As she said in the ANC’s post-election statement: “The historical fraternal party relations between the ANC and MPLA [span] over decades — in particular stemming from [the] MPLA’s gracious support for the liberation of the peoples of Southern Africa from the yoke of apartheid, colonialism and imperialism.”

And, she added, the ANC “will never forget [the] MPLA’s contribution, sacrifices and the suffering that was borne by the people of Angola due to its hosting of army training camps”.

The country also provided refuge to the military wings of liberation movements such as Namibia’s Swapo and the Zimbabwean African People’s Union (which later merged with Zanu-PF). All four former liberation movements are still in power and maintain strong ties, together with Frelimo in Mozambique.

But SA’s relations with Angola are complex. The apartheid government was for years involved on the side of the Unita rebels in their war with the MPLA government — a war that destroyed Angola’s economy.

And relations remained decidedly cool after SA became a democracy in 1994. After becoming president, Nelson Mandela attempted to broker a peaceful solution to the civil war — against Dos Santos’s wishes.

President Thabo Mbeki’s personal relations with Dos Santos were strained, and the two countries disagreed on responses to crises in the Democratic Republic of Congo (DRC) and Zimbabwe. There were also accusations that SA mining company De Beers was buying diamonds from areas controlled by Unita.

It was only during president Jacob Zuma’s tenure that relations warmed up. In 2011, Dos Santos paid his first official visit to SA after Zuma’s state visit to Angola — his first after being elected president — in 2009.

There were suspicions that the MPLA had helped fund Zuma’s hard-fought ascension to the ANC presidency in 2007, which were fuelled by the fact that the MPLA sent a high-level delegation to the ANC elective conference in Polokwane that year.

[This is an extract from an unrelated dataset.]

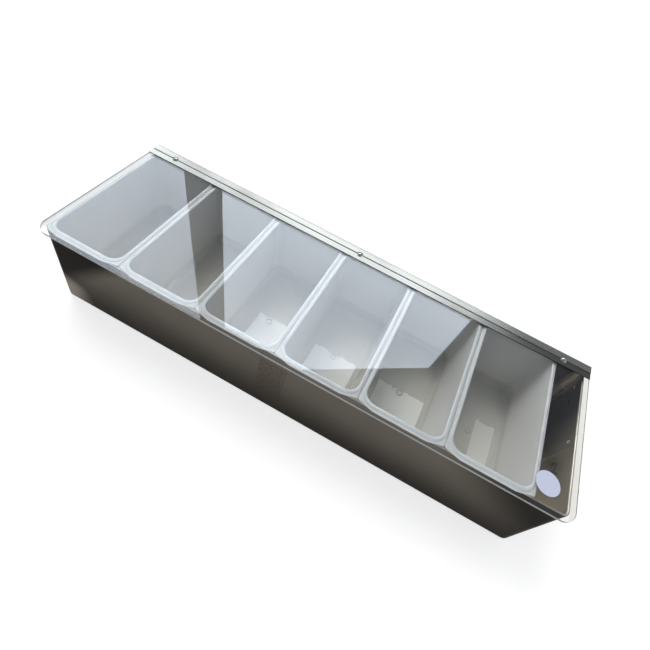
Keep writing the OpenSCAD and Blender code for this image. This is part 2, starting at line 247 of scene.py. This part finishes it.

By the time Lourenço took over from Dos Santos and embarked on his programme of reform — including an anti-corruption crusade and, later, the erasure of Dos Santos’s name from roads and places — relations had warmed significantly.

When Lourenço visited SA in November 2017 — shortly before the end of Zuma’s term as ANC leader — a visa-waiver agreement between the two countries was signed.

Independent analyst Marisa Lourenço (no relation to the president) tells the FM that this agreement, which in particular facilitates business travel, signalled that relations were no longer “informed by what happened in the past”.

All five former liberation movements in Sub-Saharan Africa remain in power. Should one lose an election, it will dramatically alter the dynamic

—  What it means:

Though the MPLA is no longer the socialist party the exiled ANC first forged ties with, relations between the two countries remain important, given SA’s power in the region and the role Angola plays, through its ties with the neighbouring DRC, in containing the power of Rwandan President Paul Kagame.

“Lourenço is close to [DRC President Félix] Tshisekedi,” says Marisa Lourenço, adding that the alliance offers Tshisekedi, seen as a weak leader, some protection against Kagame.

Like Zulu, Mbulelo Musi spent time in MK’s Angola camps. The national political commissar for the MK Liberation War Veterans tells the FM how the then ANC president Oliver Tambo and MPLA leader Agostinho Neto — later Angola’s first president — forged close relations in the 1960s.

“Most countries in the OAU [Organisation of African Unity] were not keen to give us military bases, but Agostinho was most daring to say: ‘Come to our country and make it your home,’” he says. “We landed as a big contingent of students who left our country after the Soweto uprising.”

The group felt particularly at home, he recalls, upon learning that the Portuguese slogan they’d seen when landing translated as “Angola, a firm trench of the revolution in Africa”.

“They gave us camps, space, and weapons to train our people,” Musi says.

Though diplomatic relations have improved since the early 1990s, Musi believes closer party-to-party and people-to-people ties could benefit both countries.

“Angola is rich with oil and other strategic materials, which will be good for sustainable development,” he says. “Diplomatic, security and trade relations [have] to strengthen [to take advantage of this].”

Still, the ANC’s history in Angola is somewhat chequered. “Different MK people have very mixed feelings about it,” says Justin Pearce, senior lecturer in history at Stellenbosch University. “There was notorious oppression in some of those camps, and there was a mutiny in 1984 and a march to Luanda to protest MK cadres being deployed to fight against Unita.” 

Those who were in the upper MK echelons would have fonder memories, he says.

If we can’t allow democracy, what are we fighting for?

—  Mbulelo Musi

Though it’s hard to draw comparisons between SA and Angola — SA has stronger democratic institutions and comparatively fairer elections — there are predictions that the former liberation movements could both be out of power by 2029.

Pearce says it’s possible that the MPLA could drop below 50% in 2027, but that might depend on the integrity of the election process. “I suspected there was going to be fraud [in the current election],” he says, adding that if the party hadn’t prevailed, it may well have cheated to ensure victory.

Of course, there would have been pushback. While the MPLA controls the electoral commission, Unita has mobilised more strongly than ever to guard against electoral fraud.

“Now that the two parties are much closer in parliament, Unita and some of the opposition parties can push for institutional change,” Pearce says.

Though the MPLA suffered big defeats in Luanda and Cabinda, the large number of voters on the government payroll in provincial towns, as well as a climate of fear still remaining from the war, mean the party’s support in these places remains strong.

If  the MPLA or any of the other four former liberation movements still in power should lose a future election, it could signal a dramatic change for the country concerned.  “There is no precedent for how it would be if one of these liberation movements [loses] power,” says Pearce.

Back home, Musi says “it’s quite logical that voting patterns will change” — in SA too. But, he adds, democracy should run its course. “If we can’t allow democracy, what are we fighting for?”